Under the Copyright and Patent Clause of the Constitution, Article 1, section 8, "Congress shall have Power...to promote the Progress of Science...by securing [to Authors] for limited Times...the exclusive Right to their...Writings." In the 1998 Copyright Term Extension Act (CTEA), Congress enlarged the duration of copyrights by 20 years, making copyrights now run from creation until 70 years after the author's death. Petitioners, whose products or services build on copyrighted works that have entered the public domain, argued that the CTEA violates both the Copyright Clause's "limited Times" prescription and the First Amendment's free speech guarantee. They claimed Congress cannot extend the copyright term for published works with existing copyrights. The District Court and the District of Columbia Circuit disagreed.

Question

Does the 1998 Copyright Term Extension Act's extension of existing copyrights exceed Congress's power under the Copyright Clause? Does the CTEA's extension of existing and future copyrights violate the First Amendment?

Media for Eldred v. Ashcroft

Audio Transcription for Oral Argument - October 09, 2002 in Eldred v. Ashcroft

Audio Transcription for Opinion Announcement - January 15, 2003 in Eldred v. Ashcroft

William H. Rehnquist:

The opinion of the Court in No. 01-618, Eldred against Ashcroft will be announced by Justice Ginsburg.

Ruth Bader Ginsburg:

This case concerns the authority the Constitution assigns to the Congress to prescribe the duration of copyrights.

The Copyright and Patent Clause of the Constitution provides as to copyrights, Congress shall have Power to promote the Progress of Science and that means Knowledge by securing limited times to office the exclusive right to their writing.

In the 1998 Act, hereon the inspection, the Copyright Term Extension Act or CTEA, Congress enlarged the duration of copyrights by 20 years.

As in the case of prior copyright extensions in 1831, 1909, and 1976, the CTEA provided that it its enlarged terms would apply to existing and future copyrights alike.

Petitioners are individuals and businesses whose products or services build on copyrighted works that have gone into the public domain.

They sued the Attorney General seeking a determination that the CTEA fails judicial review on the either or both of two constitutional constraints: first, the limited times prescription of the Copyright Clause, and second the free speech guarantee contained in the First Amendment.

Under the 1976 Copyright Act as originally enacted, Copyright protection generally lasted from the works creation until 50 years after the author's death under the CTEA.

Most copyrights now run 20 years longer from creation until 70 years after the author's death.

Concerning the Copyright Clause, the petitioners do not question the CTEAs enlarged time span itself.

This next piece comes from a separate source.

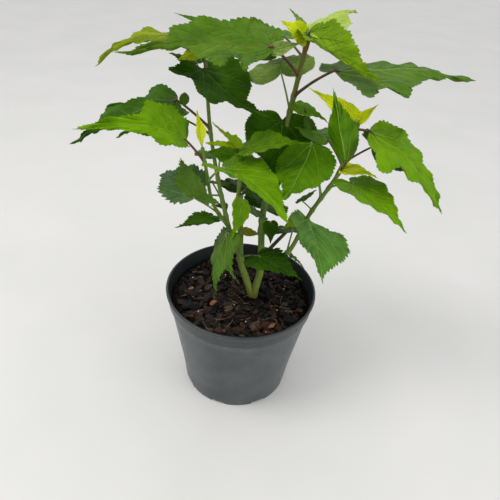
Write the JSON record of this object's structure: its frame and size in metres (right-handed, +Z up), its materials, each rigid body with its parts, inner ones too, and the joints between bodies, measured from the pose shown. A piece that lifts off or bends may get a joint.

They do not say life plus 50 years was enough but life plus 70 years is too much.

Instead, they charged that Congress went awry when it placed current copyright holders in parity with future holders.

Petitioners urged that Congress lacks the constitutional authority to extend the duration of existing Copyrights beyond the limited time set when those Copyrights issue.

As to the First Amendment, petitioner's contend that the CTEA cannot survive inspection under the heightened judicial scrutiny appropriate even for content neutral restrictions on speech.

The District Court for the District Columbia rejected petitioner's complaint and the Cout of Appeals for the District of Columbia affirmed.

In accord with those courts, we reject petitioner's challenges to the CTEA. Text history and precedent conclude confirm that the Copyright Clause gives Congress wide leeway to prescribe limited times for copyright proteciton and allows Congress to secure the same level and duration of protection for all copyright holders present and future.

The Copyright Clause speaks of times taht are limited not times that are fixed or inalterable.

Congress' unbroken practice since the founding generation has been to grant to authors of works with existing unexpired copyrights the benefit of term extension so that all under copyright protection will be governed even handedly under the same regime.

This Court, it is true, has never before had ocasion to decide whether extending the duration of an existing copyright comports with the limited times prescription, but as early as 1843, the Court held that the same clause of the Constitution permitted Congress to expand the term of existing patents.

The Court's opinion today adheres to the view that to satisfy the limited times instruction, Congress is not obliged to draw a line between works currently covered by copyrights and works that will be so covered in the future.

As in other cases, Congress' exercise of its Article I, Section 8 powers, courts owe a large measure of respect to Congress' judgments about how best to carry out the authority the Copyright Clause assigns to it.

Among key reasons for the CTEA, Congress responded to developments abroad.

In particular, Congress aligned the baseline U.S. Copyright Term with the extended baseline copyright term earlier adapted by the European Union for existing and future Copyrights.

In addition, to International Concerns regarding intellectual property to which the United States is becoming increasingly alert, Congress had in view relevant demographic, economic, and technological changes.

Satisfy that Congress acted rationally, we are not at liberty to second guess the wisdom of the CTEA, however, debatable the needfull or the utility of that Act may be.

We further conclude that the CTEA does not run a foul of the First Amendment.

Free Speech in this area is not one sided.

On that point, this Court has recognized the Framers intended copyright itself to be an engine of free expression.

The Copyright scheme, we have also emphasized, incorporates its own speech protective safeguards; it does so by distinguishing between protected expression on the one hand and unprotected facts and ideas on the other, and by allowing fair use of copyrighted expression for purposes of criticism, comment, teaching, and even parity.

The CTEA supplements those safeguards albeit narrowly by permitting the reproduction distribution and performance of certain copyrighted works in specific circumstances.